Dari terpuruk 12 tahun hingga dilabeli kuda hitam, bagaimana sepak bola Belgia berbenah? Perubahan radikal sepak bola Belgia dimulai pada September 2006. Rancangan perombakan disusun Michel Sablon, bekas direktur teknik Asosiasi Sepak Bola Belgia.
Langkah pertama yang diambil, mengirim utusan mengamati pusat pelatihan pemain muda di Prancis, Belanda dan Jerman. Setelah pulang, tim pemantau menggodok aturan agar setiap tim usia muda di seluruh Belgia menerapkan formasi 4-3-3 yang cocok dan sering digunakan timnas. Sablon mencetak brosur lantas datang ke klub, sekolah sepak bola di seluruh pelosok Belgia. "Tak mudah mengubah kebiasaan mereka yang sudah bertahan bertahun-tahun," kata Sablon dikutip BBC.
Langkah kedua, tim usia muda tidak boleh fokus pada hasil. Studi 1.500 video pertandingan tim usia muda menunjukkan munculnya semangat menang adalah segalanya. Tradisi ini harus dihapus demi pengembangan pemain. Kompetisi usia 7-8 tahun tidak menggunakan klasemen sebagai penanda persaingan. "Tim usia muda tidak untuk memenangkan laga tetapi mengembangkan kemampuan pemain. Saat itu saya diserang media dan orang-orang di asosiasi," ujar Sablon.

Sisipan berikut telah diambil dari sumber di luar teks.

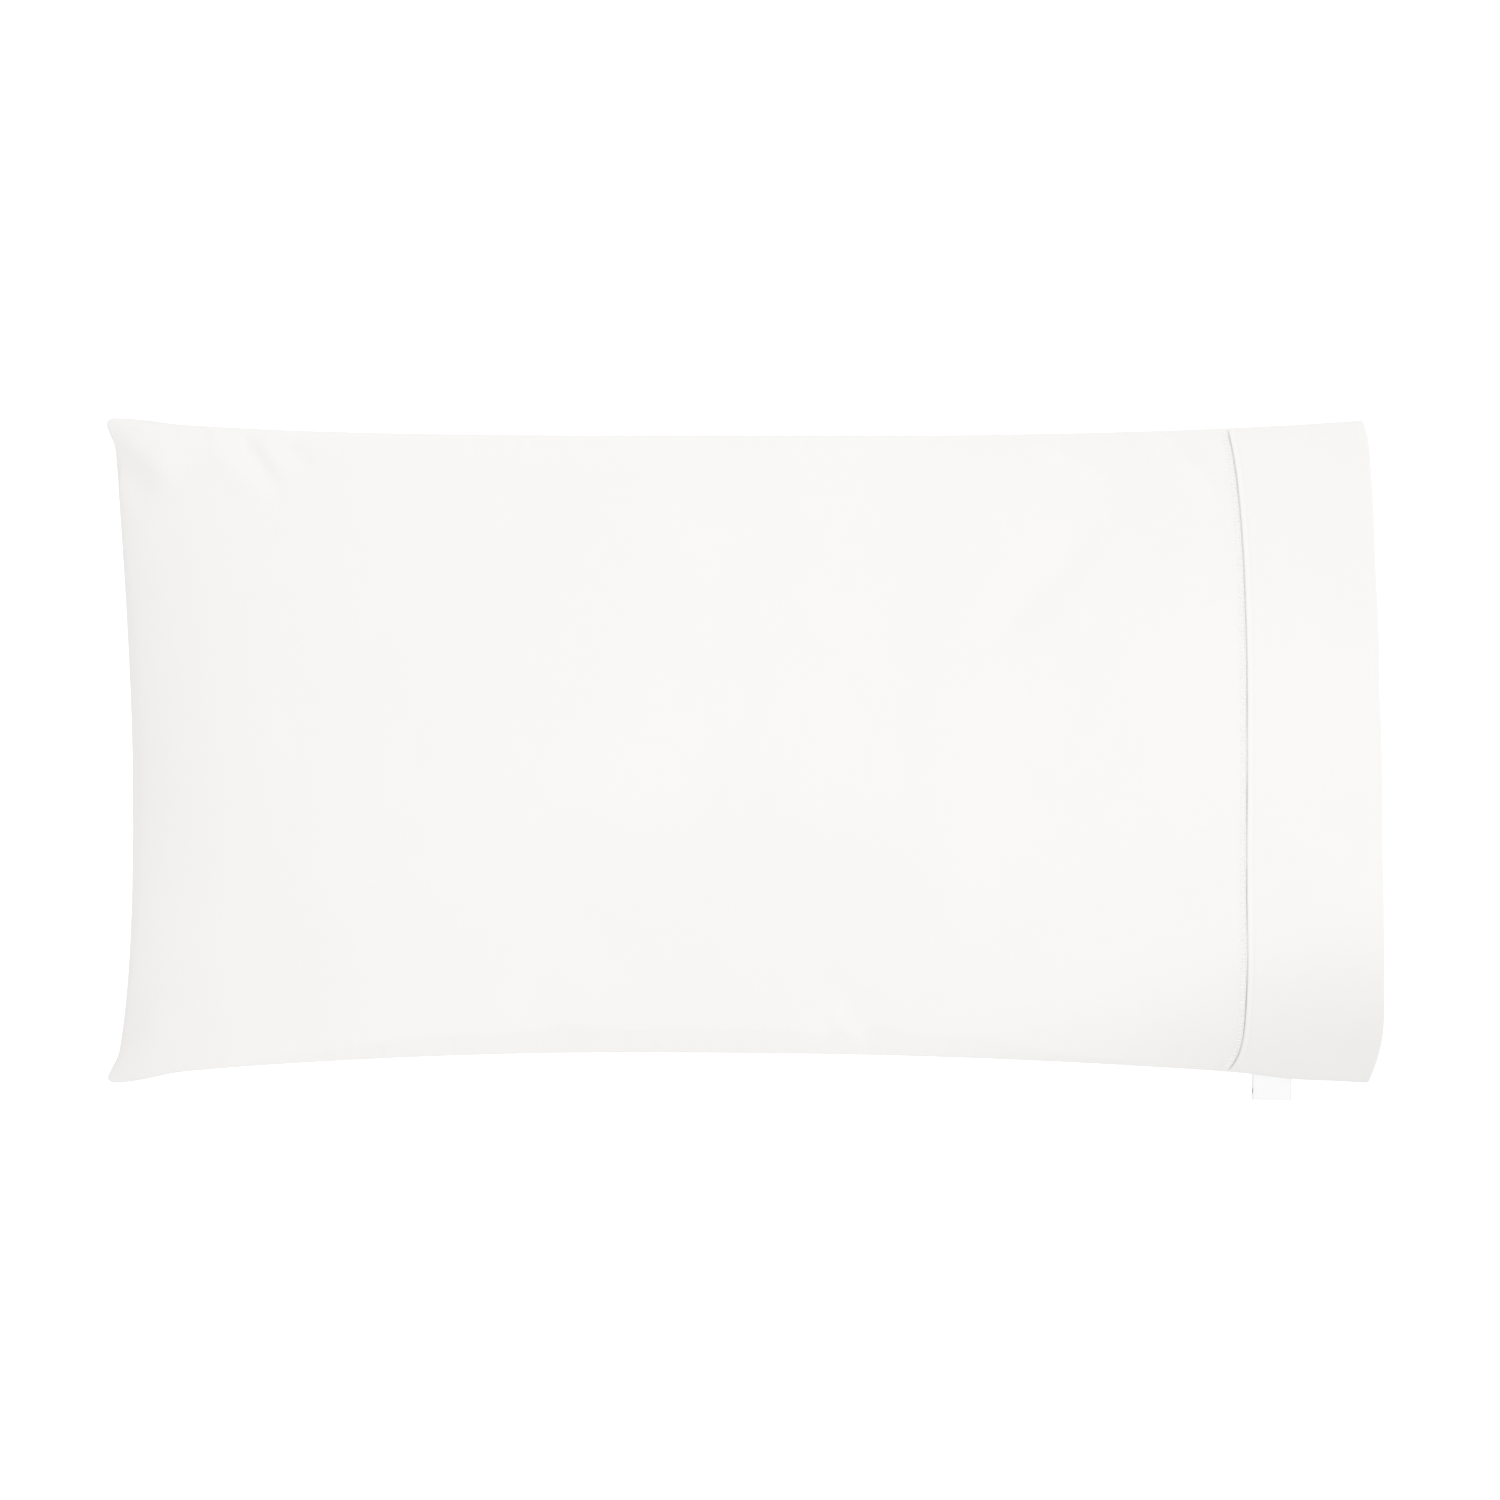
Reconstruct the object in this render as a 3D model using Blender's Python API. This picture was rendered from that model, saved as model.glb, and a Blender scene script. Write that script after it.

Ketiga, Sablon membuat aturan jika seorang pemain naik kelompok umur, misalnya dari U-17 ke U-19, dia tidak boleh turun kelas. "Sekali melangkah naik kelas, mereka harus merasa yakin berada pada tahapan itu, tak boleh kembali lagi."
Vincent Kompany misalnya, hanya butuh dua laga di kelompok usia U-19, tiga laga di kelompok usia U-21 dan langsung bergabung dengan timnas senior. Dia tak boleh turun umur sepenting apapun turnamen yang akan dihadapi. (Coba anda bandingkan dengan yang terjadi di Indonesia)
Tiga tahun kemudian keajaiban dirasakan Sablon. Anak-anak muda berbakat dikumpulkan dalam delapan sekolah sepak bola terpusat yang didanai pemerintah. Dari mereka lahir nama-nama seperti Dries Mertens (Napoli), Axel Witsel (Zenit St Petersburg), Mousa Dembele (Tottenham Hotspur), dan Simon Mignolet (Liverpool).
Mereka inilah yang disebut generasi emas baru Belgia. Lawan Aljazair Selasa (17/6) malam ini akan menjadi awal perjalanan generasi emas Belgia di Piala Dunia 2014.
Lalu, seberapa jauh kiprah Belgia di Brasil? Benarkah mereka kuda hitam? Melihat kualitas teknik, taktik, fisik para pemain jelas Belgia layak dilabeli kuda hitam. Persoalannya hanya tinggal faktor pengalaman. Dari 23 pemain cuma Daniel van Buyten yang berpengalaman di laga Piala Dunia. Maka itu banyak pula yang berpandangan, pada 2018, Belgia bukan cuma kuda hitam tetapi potensial sebagai unggulan.